Rupert’s Birds For Sale?

Here’s the source of the "turd birds" comment: CNBC’S Faber Report on Thursday, 14 September 2006. Here’s the transcript:

A controlling stake in satellite broadcast company DirecTV [Group Inc. (DTV)] is the subject of talks between News Corp. [NWS] and Liberty Media designed to allow News Corp. to buy back the $10 billion stake in the company Liberty currently controls.

The on-again, off-again talks have picked up significant momentum of late, according to people familiar with the situation. And the possibility of a tax-free exchange of News Corp.’s DirecTV stake for Liberty’s roughly $10 billion voting and non-voting stake in News Corp. is under consideration.

News Corp. is pushing the process along in hopes of resolving something prior to its Oct. 20 annual meeting at which it will hold a non-binding vote of its shareholders on whether it can extend its poison pill for two years.

News Corp. installed the pill in late 2004 after Liberty significantly increased its voting stake in the company to what is now roughly 19%. While the vote on the pill is non-binding, News Corp. would love to avoid the negative corporate governance implications if its shareholders advise against the pill, but it keeps it. Better to eliminate the threat from Liberty and its Chairman John Malone and therefore eliminate the pill.

The two sides have been talking for years, but the possibility of a deal has increased of late and both Peter Chernin, News Corp.’s president, and Greg Maffei, Liberty’s CEO, have sent positive signals about the talks to investors with whom they have been meeting at a Merrill Lynch media conference that is wrapping up today.

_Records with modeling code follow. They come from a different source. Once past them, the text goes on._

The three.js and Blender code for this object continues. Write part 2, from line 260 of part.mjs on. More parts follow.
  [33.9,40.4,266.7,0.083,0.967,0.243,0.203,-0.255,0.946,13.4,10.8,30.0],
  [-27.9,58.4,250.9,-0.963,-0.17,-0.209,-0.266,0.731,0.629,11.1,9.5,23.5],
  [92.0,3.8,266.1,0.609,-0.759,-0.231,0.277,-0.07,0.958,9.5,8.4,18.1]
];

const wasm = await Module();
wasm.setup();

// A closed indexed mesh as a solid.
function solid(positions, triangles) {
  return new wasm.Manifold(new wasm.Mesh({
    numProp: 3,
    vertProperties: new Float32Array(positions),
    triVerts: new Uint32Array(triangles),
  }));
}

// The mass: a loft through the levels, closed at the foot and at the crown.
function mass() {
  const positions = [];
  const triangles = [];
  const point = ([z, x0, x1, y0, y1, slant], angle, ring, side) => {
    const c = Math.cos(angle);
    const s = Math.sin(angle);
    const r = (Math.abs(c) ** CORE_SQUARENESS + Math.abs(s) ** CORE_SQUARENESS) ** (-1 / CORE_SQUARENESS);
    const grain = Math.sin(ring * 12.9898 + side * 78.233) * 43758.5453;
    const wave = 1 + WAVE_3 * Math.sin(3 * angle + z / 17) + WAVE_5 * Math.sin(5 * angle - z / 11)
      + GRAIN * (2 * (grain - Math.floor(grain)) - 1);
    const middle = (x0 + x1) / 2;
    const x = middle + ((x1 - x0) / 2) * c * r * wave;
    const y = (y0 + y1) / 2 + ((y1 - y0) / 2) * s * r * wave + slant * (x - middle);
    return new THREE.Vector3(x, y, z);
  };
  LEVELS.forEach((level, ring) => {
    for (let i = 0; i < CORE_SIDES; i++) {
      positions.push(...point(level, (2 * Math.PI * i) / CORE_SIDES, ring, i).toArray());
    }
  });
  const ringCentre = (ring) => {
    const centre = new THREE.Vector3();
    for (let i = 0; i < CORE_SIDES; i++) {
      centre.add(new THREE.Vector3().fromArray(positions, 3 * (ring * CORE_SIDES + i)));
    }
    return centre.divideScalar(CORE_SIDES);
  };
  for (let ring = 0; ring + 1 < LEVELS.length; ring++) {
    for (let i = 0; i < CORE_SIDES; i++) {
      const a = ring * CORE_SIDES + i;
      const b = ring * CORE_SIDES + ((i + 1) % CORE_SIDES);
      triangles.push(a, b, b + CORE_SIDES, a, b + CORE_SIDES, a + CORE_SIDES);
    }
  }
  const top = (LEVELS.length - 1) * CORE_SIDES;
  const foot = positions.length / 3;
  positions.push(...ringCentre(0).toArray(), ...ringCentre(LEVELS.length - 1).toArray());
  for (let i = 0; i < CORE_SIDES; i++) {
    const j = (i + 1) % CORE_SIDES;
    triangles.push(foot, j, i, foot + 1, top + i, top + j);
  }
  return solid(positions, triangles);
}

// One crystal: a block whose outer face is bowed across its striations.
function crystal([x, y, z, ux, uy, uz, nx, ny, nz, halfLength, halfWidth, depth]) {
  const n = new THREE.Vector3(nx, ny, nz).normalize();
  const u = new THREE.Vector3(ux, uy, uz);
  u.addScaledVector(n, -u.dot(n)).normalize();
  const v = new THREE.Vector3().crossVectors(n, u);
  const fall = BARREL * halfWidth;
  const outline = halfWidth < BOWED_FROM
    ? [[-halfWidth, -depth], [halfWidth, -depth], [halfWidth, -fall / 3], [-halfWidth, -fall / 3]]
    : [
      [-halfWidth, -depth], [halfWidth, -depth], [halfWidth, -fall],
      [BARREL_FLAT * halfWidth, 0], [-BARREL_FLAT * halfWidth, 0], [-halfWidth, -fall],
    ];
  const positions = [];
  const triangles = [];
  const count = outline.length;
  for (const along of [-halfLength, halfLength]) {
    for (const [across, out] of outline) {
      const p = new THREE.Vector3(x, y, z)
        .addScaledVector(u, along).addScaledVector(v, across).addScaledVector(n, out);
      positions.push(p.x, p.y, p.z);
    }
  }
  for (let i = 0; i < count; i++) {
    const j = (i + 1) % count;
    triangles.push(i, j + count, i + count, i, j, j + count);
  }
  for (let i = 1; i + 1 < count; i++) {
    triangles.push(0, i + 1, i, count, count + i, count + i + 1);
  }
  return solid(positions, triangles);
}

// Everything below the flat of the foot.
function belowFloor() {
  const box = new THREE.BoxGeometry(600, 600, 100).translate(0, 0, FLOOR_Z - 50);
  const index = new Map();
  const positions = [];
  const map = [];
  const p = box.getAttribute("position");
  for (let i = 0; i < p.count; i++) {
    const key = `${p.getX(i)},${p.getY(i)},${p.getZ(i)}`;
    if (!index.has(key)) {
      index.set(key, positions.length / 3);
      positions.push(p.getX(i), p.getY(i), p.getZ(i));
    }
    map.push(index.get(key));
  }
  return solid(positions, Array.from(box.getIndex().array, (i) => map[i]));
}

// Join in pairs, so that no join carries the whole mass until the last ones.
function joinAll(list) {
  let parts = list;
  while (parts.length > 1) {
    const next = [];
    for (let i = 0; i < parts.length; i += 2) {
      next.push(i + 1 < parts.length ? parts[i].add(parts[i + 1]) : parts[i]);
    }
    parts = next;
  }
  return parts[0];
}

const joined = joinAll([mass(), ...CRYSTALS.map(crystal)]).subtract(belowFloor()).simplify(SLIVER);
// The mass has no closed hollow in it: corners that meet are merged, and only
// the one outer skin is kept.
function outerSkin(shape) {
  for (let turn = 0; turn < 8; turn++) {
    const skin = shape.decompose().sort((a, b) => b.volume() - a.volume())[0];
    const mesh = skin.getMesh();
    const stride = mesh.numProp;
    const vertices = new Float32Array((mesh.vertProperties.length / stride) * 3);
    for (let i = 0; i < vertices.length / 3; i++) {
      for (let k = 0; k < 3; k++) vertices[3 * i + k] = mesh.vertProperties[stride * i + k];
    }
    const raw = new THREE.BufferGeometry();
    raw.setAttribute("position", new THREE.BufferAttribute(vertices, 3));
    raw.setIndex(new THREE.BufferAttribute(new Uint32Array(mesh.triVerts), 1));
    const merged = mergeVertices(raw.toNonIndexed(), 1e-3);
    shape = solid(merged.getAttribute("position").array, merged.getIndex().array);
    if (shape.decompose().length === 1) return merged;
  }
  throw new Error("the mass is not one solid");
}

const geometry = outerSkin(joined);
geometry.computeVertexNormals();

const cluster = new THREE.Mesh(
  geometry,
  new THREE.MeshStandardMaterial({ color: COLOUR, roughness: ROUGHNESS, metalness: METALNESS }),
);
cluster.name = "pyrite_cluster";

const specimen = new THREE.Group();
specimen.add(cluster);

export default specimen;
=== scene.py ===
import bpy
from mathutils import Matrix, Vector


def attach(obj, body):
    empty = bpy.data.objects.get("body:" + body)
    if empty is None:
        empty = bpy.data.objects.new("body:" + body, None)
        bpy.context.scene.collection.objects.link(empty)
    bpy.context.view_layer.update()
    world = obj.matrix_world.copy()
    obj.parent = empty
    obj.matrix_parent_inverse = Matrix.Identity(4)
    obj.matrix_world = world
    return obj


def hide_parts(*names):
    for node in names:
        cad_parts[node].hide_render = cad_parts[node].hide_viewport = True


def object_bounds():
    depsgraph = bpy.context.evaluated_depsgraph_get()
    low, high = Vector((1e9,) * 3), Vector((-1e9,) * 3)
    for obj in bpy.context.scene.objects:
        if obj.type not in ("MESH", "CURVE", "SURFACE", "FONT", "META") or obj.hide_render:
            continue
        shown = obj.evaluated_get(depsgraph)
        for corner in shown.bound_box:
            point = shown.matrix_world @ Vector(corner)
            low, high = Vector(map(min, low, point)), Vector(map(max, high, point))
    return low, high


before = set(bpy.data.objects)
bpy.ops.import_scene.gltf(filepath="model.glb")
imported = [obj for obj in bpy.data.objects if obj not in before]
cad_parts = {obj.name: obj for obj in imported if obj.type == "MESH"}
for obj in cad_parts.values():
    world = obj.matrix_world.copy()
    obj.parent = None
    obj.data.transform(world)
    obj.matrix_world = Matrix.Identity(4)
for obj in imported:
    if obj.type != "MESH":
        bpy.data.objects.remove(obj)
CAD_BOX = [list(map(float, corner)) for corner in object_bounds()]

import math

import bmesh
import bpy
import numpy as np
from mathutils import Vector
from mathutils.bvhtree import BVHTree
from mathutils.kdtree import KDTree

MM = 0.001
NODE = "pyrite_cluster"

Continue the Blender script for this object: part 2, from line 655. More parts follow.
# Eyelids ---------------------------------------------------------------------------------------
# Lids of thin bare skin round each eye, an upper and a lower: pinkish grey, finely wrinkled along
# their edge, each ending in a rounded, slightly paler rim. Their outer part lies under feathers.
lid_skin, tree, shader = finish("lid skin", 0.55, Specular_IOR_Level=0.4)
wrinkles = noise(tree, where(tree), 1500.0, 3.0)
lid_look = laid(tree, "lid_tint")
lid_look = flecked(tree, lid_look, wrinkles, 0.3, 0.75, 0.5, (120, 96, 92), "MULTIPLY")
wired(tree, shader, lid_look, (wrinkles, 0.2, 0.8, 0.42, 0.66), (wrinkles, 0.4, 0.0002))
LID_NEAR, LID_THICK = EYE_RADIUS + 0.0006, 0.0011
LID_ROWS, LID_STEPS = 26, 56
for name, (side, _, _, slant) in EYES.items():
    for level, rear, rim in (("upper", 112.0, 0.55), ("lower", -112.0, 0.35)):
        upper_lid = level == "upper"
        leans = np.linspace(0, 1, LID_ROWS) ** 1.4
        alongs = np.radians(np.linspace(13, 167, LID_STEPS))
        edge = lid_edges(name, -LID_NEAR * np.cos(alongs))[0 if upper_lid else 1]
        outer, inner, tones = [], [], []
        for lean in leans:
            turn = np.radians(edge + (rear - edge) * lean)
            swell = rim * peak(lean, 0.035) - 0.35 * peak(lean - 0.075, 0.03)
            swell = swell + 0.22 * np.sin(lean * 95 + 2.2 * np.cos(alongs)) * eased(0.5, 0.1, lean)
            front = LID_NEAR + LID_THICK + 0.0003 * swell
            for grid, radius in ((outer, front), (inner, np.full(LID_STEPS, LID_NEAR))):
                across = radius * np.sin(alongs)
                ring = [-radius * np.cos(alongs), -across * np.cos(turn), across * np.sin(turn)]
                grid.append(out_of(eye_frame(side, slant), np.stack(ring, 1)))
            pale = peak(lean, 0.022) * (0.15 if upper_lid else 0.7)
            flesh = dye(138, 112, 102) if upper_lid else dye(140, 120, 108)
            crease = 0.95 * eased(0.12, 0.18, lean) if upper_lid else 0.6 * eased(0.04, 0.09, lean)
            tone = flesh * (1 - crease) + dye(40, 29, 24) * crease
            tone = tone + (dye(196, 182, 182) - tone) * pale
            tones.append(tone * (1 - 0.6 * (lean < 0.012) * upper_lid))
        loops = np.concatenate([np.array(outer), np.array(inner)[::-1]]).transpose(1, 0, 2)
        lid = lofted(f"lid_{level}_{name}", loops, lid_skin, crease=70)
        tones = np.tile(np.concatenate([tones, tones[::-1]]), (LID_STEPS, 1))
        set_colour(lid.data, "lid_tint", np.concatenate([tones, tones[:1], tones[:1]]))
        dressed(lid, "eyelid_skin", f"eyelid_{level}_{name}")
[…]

Liberty’s News Corp. stake, 188 million voting shares and 324 million non-voting, carries a taxable gain. Therefore, Liberty has been negotiating a swap with News Corp. Under current tax laws, a deal could be tax free if News Corp. sent Liberty an entity, 75% of which was made up of cash and 25% of an operating business. The tax-free treatment of the cash component begins declining next year to about 66% cash so Liberty may also have reason to move quickly.

Still, it is the possibility that the DirecTV stake could change hands which would have the most significance. Rupert Murdoch pursued DirecTV for years, but has lately soured somewhat on the asset, calling it a "turd bird."

He is distressed by the company’s lack of a robust broadband solution and building competition from Verizon [Communications Inc. (VZ)] and AT&T [Inc. (T)] on the video front. If he can get deals for Fox News and a potential business channel before jettisoning the stake, people familiar with his thinking tell me he would consider doing so.

An even swap of the News Corp. stake and the DirecTV stake would not be tax free and so News Corp. would need to include some sort of operating business known as an active trader that would allow it to be tax free. That is deemed as possible by people with knowledge of the talks.

Liberty officials declined comment and News Corp. officials have not returned calls.